Cllr Williams said the Vale Council could have closed Penarth Tyres down at any time but had, in fact, allowed the business to continue “so that makes me think that the Vale have half-accepted it. But I see a big difference between the landlord trying to do this and the actual gentlemen that’s trying to run the business ” .
Cllr Thomas said he was somewhat confused as to whether the area was a commercial area or not. It had to be one or the other but he was not sure which. Having said that, he was all in favour of supporting business opportunities for local business people. Cllr Thomas said the committee did not know what the level of local support was that had been quoted in the application documents as this information had not been provided by the Vale Council – nor did the committee know of the scale of opposition to the application – if any. In the circumstances it might be better not to make a recommendation on the application.
Cllr Anthony Ernest (Conservative Plymouth Ward) said he had not seen any evidence of objections. He emphasised however that location was an industrial area and always had been known as Price’s Yard. There were other garages with motor use and mechanical use in the vicinity carrying out activities like panel beating. Were this application to be refused the applicant might well make reference to other industrial usages .
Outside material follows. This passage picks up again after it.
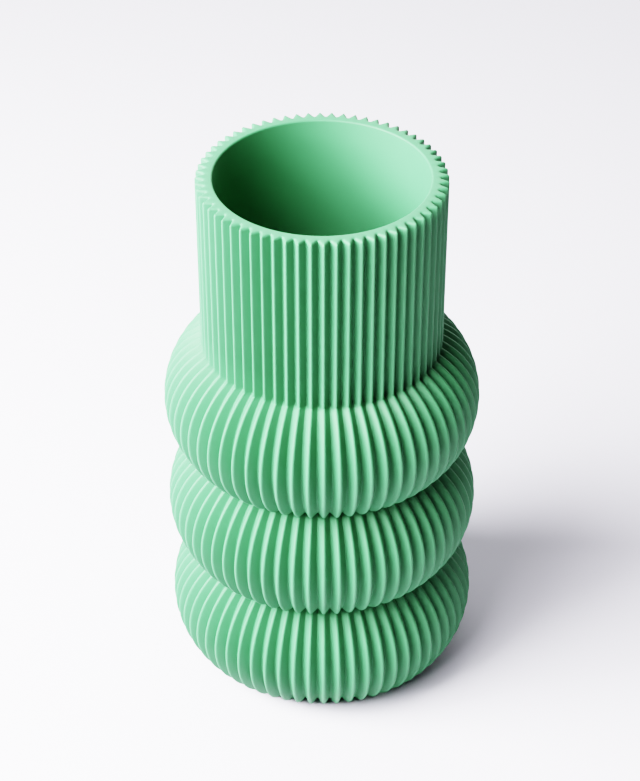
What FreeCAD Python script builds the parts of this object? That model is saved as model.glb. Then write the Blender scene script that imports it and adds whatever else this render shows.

Cllr Gwyn Roberts said this was quite a complex matter. He reminded members that the earlier application (by the landlord) had been refused by the Vale of Glamorgan Council. He felt the Penarth Council Planning Committee did not know enough about it. “I don’t want us to lose our credibility by simply saying ‘Yes let’s go for it’ ”
Cllr Roberts said “At the end of the day people live alongside this. It’s a congested street and it’s NOT the industrial area. It’s close to the industrial area I know, but Station Yard is right alongside residential houses and I think it would be irresponsible of us to approve and support it when we don’t know enough about it and we don’t know what the position is .
Cllr Roberts said “I seem to remember that when it came though last time the accuracy and veracity of the information was challenged” [ PDN Note: This was a different application submitted by a different person] . Cllr Roberts said there might also be what he called “misinformation” on the current application and recommended that the committee reserve its position and should not offer any comment [ to the Vale Council] .
Cllr Philip Rapier (Labour St Augustines) disagreed. He said “I would like to support this proposal quite strongly.” He said he had sufficient confidence in the Vale Council’s planning officers. He acknowledged that “this is a tricky situation and I’m sure we should rely on their expertise.” Cllr Rapier said “It is someone’s livelihood here and the planning officer should know that “
Cllr Clive Williams that having already recorded his personal observations as ward councillor he said he was prepared to withdraw what he had said and to leave the matter for decision by the Vale Council planners.
Cllr Anthony Ernest noted that 40-50 years ago there had been a railway line running up and down past the Station Road houses with steam trains. Even if people had moved into the area in the last few years they would have been well aware there was a history of industrial usage.
Cllr Neil Thomas, winding up the discussion, said the consensus appeared to be that the Penarth Council planning committee should make no comment on the application . The matter will now be left for decision by the Vale of Glamorgan Council – probably on a delegated basis by a planning officer.